Set down each line from the one containing "for name, piece" to the one containing "obj.matrix_parent_inverse = Matrix.Identity(4)", inclusive, exactly as written and with nothing further.

**GIVEN MATERIAL**
· · · ·
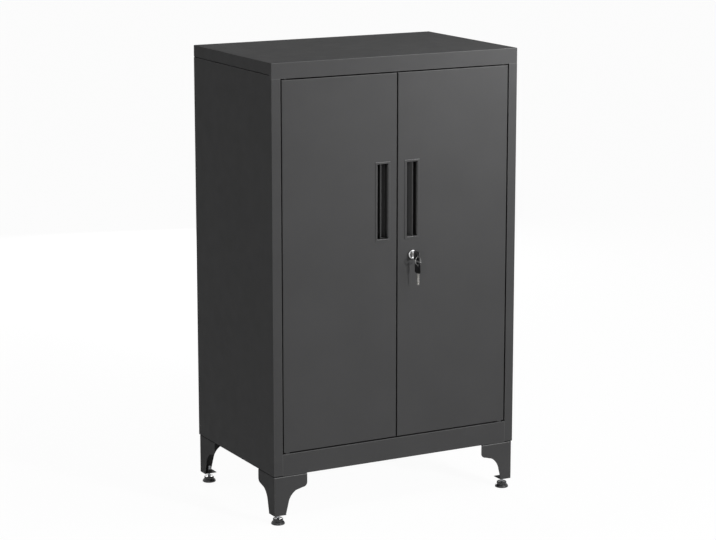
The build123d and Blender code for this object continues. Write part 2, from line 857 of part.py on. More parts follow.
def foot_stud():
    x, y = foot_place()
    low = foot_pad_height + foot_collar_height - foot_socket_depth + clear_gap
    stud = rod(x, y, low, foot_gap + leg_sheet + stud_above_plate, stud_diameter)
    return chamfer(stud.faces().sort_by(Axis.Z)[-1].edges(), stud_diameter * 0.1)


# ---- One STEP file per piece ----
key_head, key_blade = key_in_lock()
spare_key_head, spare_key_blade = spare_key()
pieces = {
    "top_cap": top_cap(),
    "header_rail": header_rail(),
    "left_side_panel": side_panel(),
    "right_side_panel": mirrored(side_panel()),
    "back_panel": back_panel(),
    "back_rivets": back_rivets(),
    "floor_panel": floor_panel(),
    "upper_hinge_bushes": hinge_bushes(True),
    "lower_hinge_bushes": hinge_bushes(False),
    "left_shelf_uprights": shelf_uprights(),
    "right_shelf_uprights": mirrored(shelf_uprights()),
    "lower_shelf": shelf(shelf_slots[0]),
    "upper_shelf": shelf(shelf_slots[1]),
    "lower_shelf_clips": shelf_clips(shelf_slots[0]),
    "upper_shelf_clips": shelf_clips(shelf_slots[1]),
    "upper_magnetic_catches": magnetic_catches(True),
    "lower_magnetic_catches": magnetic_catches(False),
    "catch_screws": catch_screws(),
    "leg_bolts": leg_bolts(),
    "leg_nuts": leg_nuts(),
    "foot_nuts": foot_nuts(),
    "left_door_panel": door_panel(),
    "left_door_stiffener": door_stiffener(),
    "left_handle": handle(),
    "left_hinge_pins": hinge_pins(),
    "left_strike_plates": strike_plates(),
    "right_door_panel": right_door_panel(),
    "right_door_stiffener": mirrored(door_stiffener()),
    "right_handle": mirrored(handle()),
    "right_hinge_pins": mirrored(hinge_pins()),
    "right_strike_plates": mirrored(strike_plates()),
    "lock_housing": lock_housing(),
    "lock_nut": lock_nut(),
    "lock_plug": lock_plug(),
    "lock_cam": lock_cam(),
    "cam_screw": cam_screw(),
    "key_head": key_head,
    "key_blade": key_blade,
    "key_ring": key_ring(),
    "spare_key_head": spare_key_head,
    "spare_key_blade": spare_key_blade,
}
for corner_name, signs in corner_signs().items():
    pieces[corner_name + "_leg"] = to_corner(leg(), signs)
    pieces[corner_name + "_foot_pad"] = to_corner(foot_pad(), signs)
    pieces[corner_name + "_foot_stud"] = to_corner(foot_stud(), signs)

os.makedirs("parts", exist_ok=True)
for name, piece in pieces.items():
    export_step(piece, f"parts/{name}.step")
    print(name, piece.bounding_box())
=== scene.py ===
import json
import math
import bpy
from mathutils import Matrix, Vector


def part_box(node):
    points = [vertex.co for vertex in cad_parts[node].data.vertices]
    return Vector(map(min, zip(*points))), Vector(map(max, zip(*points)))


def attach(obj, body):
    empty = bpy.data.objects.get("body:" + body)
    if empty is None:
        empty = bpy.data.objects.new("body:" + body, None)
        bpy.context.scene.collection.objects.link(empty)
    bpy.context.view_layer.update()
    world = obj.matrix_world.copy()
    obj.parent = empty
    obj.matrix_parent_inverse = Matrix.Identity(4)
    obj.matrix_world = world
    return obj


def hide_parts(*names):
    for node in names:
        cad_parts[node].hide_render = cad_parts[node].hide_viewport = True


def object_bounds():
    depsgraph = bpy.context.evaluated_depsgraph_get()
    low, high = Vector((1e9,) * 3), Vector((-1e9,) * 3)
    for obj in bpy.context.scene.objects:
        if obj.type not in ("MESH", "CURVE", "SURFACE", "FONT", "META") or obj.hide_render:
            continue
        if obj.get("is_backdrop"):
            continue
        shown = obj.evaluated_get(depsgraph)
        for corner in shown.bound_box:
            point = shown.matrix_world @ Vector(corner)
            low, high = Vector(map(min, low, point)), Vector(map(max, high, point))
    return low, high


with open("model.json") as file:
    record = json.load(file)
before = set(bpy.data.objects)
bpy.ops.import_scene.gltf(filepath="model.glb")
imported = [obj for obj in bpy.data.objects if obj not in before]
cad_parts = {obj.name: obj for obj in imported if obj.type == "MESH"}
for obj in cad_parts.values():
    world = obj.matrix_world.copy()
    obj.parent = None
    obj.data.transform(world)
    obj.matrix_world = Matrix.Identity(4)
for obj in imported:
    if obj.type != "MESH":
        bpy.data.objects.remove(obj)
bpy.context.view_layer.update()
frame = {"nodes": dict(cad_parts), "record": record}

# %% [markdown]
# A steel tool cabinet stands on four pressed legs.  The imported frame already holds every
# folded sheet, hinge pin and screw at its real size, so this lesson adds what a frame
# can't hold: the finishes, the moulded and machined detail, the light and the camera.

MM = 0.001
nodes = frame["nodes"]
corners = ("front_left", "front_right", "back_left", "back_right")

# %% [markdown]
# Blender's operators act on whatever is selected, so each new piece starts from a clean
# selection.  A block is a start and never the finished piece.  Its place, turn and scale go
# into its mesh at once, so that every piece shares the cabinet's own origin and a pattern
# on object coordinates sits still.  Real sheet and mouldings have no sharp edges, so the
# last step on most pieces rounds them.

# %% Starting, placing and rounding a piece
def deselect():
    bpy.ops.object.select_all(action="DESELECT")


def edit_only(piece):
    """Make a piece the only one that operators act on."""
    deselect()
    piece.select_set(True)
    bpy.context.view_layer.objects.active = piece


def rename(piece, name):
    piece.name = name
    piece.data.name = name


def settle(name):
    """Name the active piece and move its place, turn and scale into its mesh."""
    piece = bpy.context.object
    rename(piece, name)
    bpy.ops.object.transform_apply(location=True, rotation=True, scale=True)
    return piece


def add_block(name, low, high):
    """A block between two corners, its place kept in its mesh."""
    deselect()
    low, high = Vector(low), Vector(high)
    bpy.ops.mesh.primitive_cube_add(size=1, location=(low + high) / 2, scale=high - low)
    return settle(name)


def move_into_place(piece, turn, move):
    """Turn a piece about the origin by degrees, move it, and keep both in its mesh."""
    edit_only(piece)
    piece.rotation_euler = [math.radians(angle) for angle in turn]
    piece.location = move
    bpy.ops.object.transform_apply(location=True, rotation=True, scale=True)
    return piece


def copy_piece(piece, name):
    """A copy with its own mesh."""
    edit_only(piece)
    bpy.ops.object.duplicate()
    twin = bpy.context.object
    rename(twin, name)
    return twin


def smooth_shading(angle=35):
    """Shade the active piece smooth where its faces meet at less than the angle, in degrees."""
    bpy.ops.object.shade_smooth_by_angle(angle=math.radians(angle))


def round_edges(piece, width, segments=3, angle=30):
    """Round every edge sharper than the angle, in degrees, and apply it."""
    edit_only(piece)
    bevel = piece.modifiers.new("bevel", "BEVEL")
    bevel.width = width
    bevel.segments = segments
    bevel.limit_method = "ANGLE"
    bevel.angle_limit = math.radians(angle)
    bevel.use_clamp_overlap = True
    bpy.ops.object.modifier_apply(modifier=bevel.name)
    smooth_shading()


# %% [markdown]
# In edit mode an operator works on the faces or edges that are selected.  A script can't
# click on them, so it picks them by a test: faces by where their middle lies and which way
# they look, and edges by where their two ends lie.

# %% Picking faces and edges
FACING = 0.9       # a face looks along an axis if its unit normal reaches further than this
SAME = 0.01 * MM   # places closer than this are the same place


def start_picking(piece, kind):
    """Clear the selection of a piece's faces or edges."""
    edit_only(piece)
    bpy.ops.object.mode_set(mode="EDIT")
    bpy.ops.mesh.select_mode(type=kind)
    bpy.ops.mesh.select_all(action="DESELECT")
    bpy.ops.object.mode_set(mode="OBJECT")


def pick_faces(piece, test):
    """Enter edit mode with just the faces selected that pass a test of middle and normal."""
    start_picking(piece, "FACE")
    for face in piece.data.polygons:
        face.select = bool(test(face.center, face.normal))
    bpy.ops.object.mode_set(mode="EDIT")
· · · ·
**WRITTEN ANSWER**
for name, piece in pieces.items():
    export_step(piece, f"parts/{name}.step")
    print(name, piece.bounding_box())
=== scene.py ===
import json
import math
import bpy
from mathutils import Matrix, Vector


def part_box(node):
    points = [vertex.co for vertex in cad_parts[node].data.vertices]
    return Vector(map(min, zip(*points))), Vector(map(max, zip(*points)))


def attach(obj, body):
    empty = bpy.data.objects.get("body:" + body)
    if empty is None:
        empty = bpy.data.objects.new("body:" + body, None)
        bpy.context.scene.collection.objects.link(empty)
    bpy.context.view_layer.update()
    world = obj.matrix_world.copy()
    obj.parent = empty
    obj.matrix_parent_inverse = Matrix.Identity(4)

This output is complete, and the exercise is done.